Several pleadings and counter pleadings were also filed.
The documents are so voluminous that the court was, at the beginning of the hearing of the substantive petition, inundated with heaps of boxes of documents which took days to be stamped, filed and served on parties in the case.
At a point in time court clerks from other courts had to step in to assist their colleagues at the Supreme Court Registry to file affidavits sworn to by witnesses for the NDC and President Mahama.
Legal Brains Merge
Perhaps this petition can claim credit for being the only case that has managed to pull the highest number of legal brains together on a daily basis.
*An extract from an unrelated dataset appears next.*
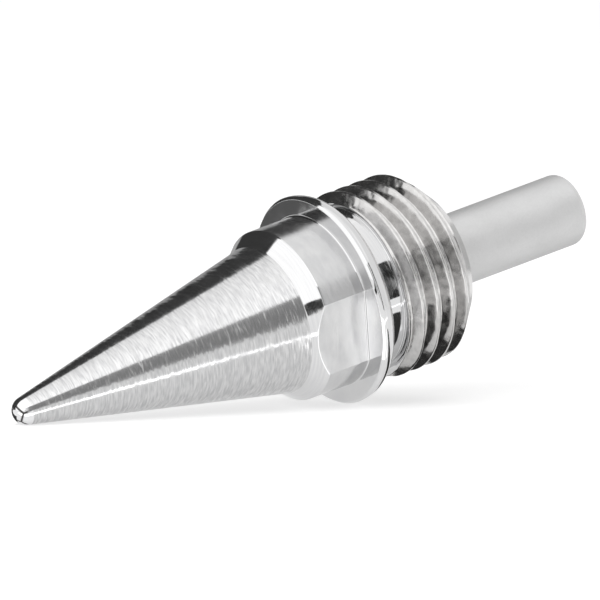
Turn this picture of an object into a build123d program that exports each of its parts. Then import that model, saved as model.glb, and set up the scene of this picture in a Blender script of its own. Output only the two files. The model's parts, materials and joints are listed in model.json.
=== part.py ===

Aside from the team of lawyers who are representing the parties in the case, it is common to find lawyers filling the gallery of the Supreme Court simply to observe proceedings on a daily basis.
The petitioners, for instance, are being represented by 12 lawyers, namely, Mr Addison; a former Deputy Attorney-General and Minister of Justice, Ms Gloria Akuffo; Mr Stephen Dapaah-Addo, Mr Frank Davies, Mr Alex Quaynor, Mr Akoto Ampaw, Nana Asante Bediatuo, Mr Kwame Akuffo, Mr Kwaku Asirifi, Mr Godfred Yeboah Dame, Mr Egbert Faibille and Professor Ken Attafuah.
President Mahama is being represented by Mr Tony Lithur and Dr Abdul Baasit Aziz-Bamba; while the NDC’s interest is being protected by Mr Tsatsu Tsikata and Mr Samuel Codjoe.
The EC, on the other hand, is being represented by Mr James Quashie-Idun, Mr Stanley Amarteyfio, Ms Freda Bruce-Appiah and Ms Stephannie Amarteyfio.
Other members of the panel are Mr Justice Julius Ansah, Mrs Justice Sophia Adinyira, Ms Justice Rose Owusu, Mr Justice Jones Dotse, Mr Justice Annin Yeboah, Mr Justice Paul Baffoe-Bonnie, Mr Justice N. S. Gbadegbe and Mrs Justice Vida Akoto-Bamfo.